Such persons are of course the Inspectors employed by the Planning Inspectorate. Paragraph 2 provides that a decision by an Inspector has the same authority in law as one of the SSCLG:
2(1) An appointed person shall have the same powers and duties—
(a) in relation to an appeal under section 78, as the Secretary of State has under subsections (1), (4) and (6A) of section 79;
(aa)-(e)……………………………
(2) Sections 79(2)………………..shall not apply to an appeal which falls to be determined by an appointed person, but before it is determined the Secretary of State shall ask the appellant and the local planning authority whether they wish to appear before and be heard by the appointed person.
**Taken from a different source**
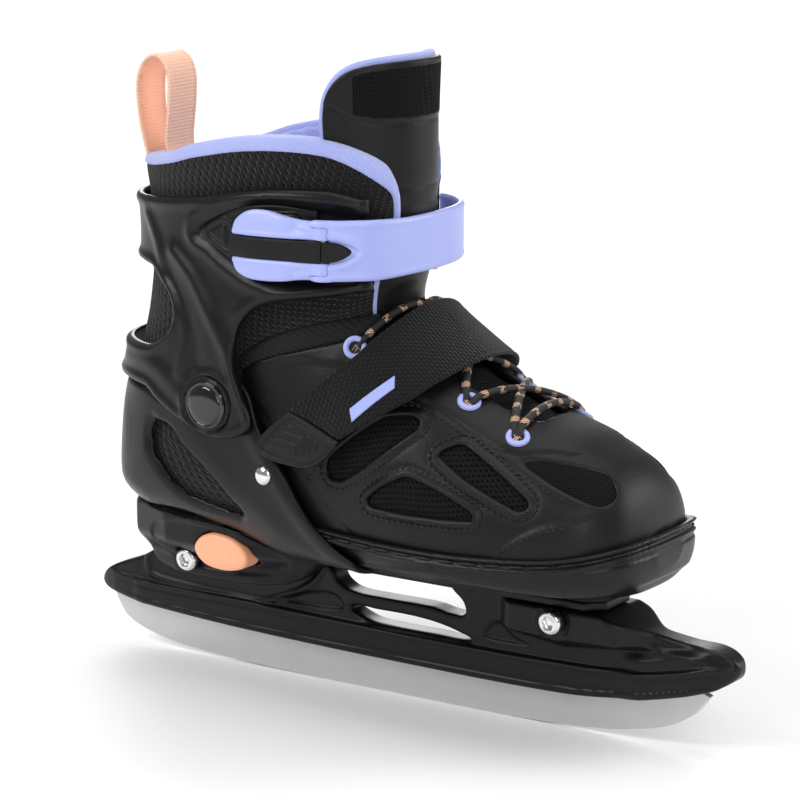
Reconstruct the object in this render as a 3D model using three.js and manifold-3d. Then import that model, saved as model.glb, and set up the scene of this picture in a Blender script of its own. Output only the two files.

(3) If both the parties express a wish not to appear and be heard the appeal may be determined without their being heard.
(4) If either of the parties expresses a wish to appear and be heard, the appointed person shall give them both an opportunity of doing so.
(5) ………………
(6) Where an appeal has been determined by an appointed person, his decision shall be treated as that of the Secretary of State.
(7) Except as provided by Part XII, the validity of that decision shall not be questioned in any proceedings whatsoever.
(8) It shall not be a ground of application to the High Court under section 288, or of appeal to the High Court under section…, that an appeal ought to have been determined by the Secretary of State and not by an appointed person, unless the appellant or the local planning authority challenge the appointed person's power to determine the appeal before his decision on the appeal is given.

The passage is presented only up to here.